Weekly wins for the week of 2022 12 26

Weekly wins seems to do its job, reminding me to remember what good is happening. Sometimes it is quiet.

  • Two words: LEGO Minibus. It’s a super fun set, though delicate in some areas (attachment of the front roof, attachment of the front bumper) and weirdly overbuilt in others (steering, pop-up roof). It’s stuffed with enjoyable details like the refrigerator, tilting table, folding rear seat, cooktop, and boxer engine.
  • Two words: holiday shutdown.
  • I almost always type “weekly winds.”

Weekly wins for the week of 2022 12 19

Things are quieting down at work as people prepare for the holidays and tack a little more break onto the company’s end-of-year break next week.
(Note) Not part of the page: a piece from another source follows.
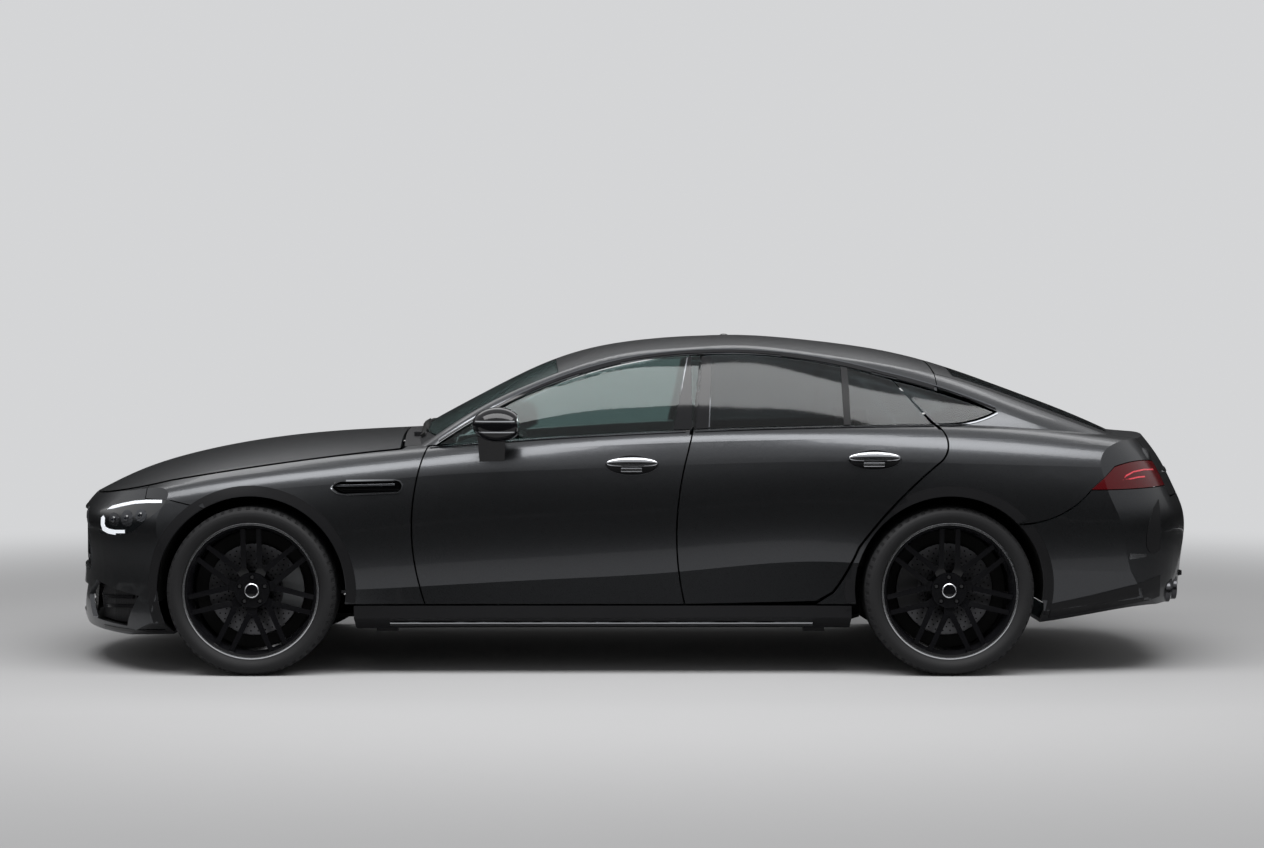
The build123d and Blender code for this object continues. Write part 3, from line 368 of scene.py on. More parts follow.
def apply_modifier(obj: Piece, kind: str, **settings: object) -> None:
    """Add one modifier with these properties and apply it."""
    activate(obj)
    modifier = obj.modifiers.new(kind.lower(), kind)
    for key, value in settings.items():
        setattr(modifier, key, value)
    bpy.ops.object.modifier_apply(modifier=modifier.name)


def edit(obj: Piece) -> None:
    """Open an object in edit mode with everything selected."""
    activate(obj)
    set_mode("EDIT")
    select_mesh()


def close_edit(outward: bool = True) -> None:
    """Merge doubles, turn faces outward if asked, and leave edit mode."""
    select_mesh()
    bpy.ops.mesh.remove_doubles(threshold=1e-5)
    if outward:
        bpy.ops.mesh.normals_make_consistent(inside=False)
    set_mode("OBJECT")


def close_sheet(cuts: int) -> None:
    """Divide an open sheet and leave edit mode."""
    select_mesh()
    bpy.ops.mesh.subdivide(number_cuts=cuts)
    close_edit(outward=False)


def inset_faces(piece: Piece, chosen: Callable[[bpy.types.MeshPolygon], bool], **settings: object) -> None:
    """Inset the faces that are chosen, and stay in edit mode."""
    edit(piece)
    select_mesh("DESELECT")
    bpy.ops.mesh.select_mode(type="FACE")
    set_mode("OBJECT")
    for face in piece.data.polygons:
        face.select = chosen(face)
    set_mode("EDIT")
    bpy.ops.mesh.inset(**settings)
    bpy.ops.mesh.select_mode(type="VERT")


def tip_and_move(piece: Piece, angle: float, centre: Triple) -> None:
    """Turn a piece about Y at the origin, and move it to its place."""
    edit(piece)
    bpy.ops.transform.rotate(value=angle, orient_axis="Y", center_override=(0.0, 0.0, 0.0))
    bpy.ops.transform.translate(value=centre)
    close_edit()


def rounded_box(name: str, centre: Triple, size: Triple, bevel: float, turn: Triple = NO_TURN) -> Piece:
    """A block with rounded edges.

    Args:
        name: the piece's name.
        centre: its middle.
        size: its three sizes.
        bevel: edge radius.
        turn: rotation in radians.

    Returns:
        The piece.
    """
    piece = primitive(name, "cube", size=1.0, location=centre, rotation=turn, scale=size)
    apply_modifier(piece, "BEVEL", width=bevel, segments=3, limit_method="NONE")
    return piece


def seed_vertex(name: str, start: Triple) -> Piece:
    """An open mesh of one selected vertex, left in edit mode."""
    piece = primitive(name, "plane", size=0.01, location=start)
    edit(piece)
    bpy.ops.mesh.merge(type="CENTER")
    return piece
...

Even so

  • I managed to interview twenty or so key employees and pick up the names of another nine I should talk to
  • I started to plumb the depths of what we do and don’t know about our users – there are many opinions about the adequacy of what we know, and I suspect most of them are at least directionally right (most folks I have spoken to think we know at least a little less than we should).
  • I moved portfolio items to this site and dropped the other host. It all looks like a dog’s breakfast at the moment, but phase one of my “online presence improvement project” is thus under way.
  • I had productive one-on-ones and critique with the few members of my team that aren’t yet on vacation. It’s nice to get back into the routine and to be helping.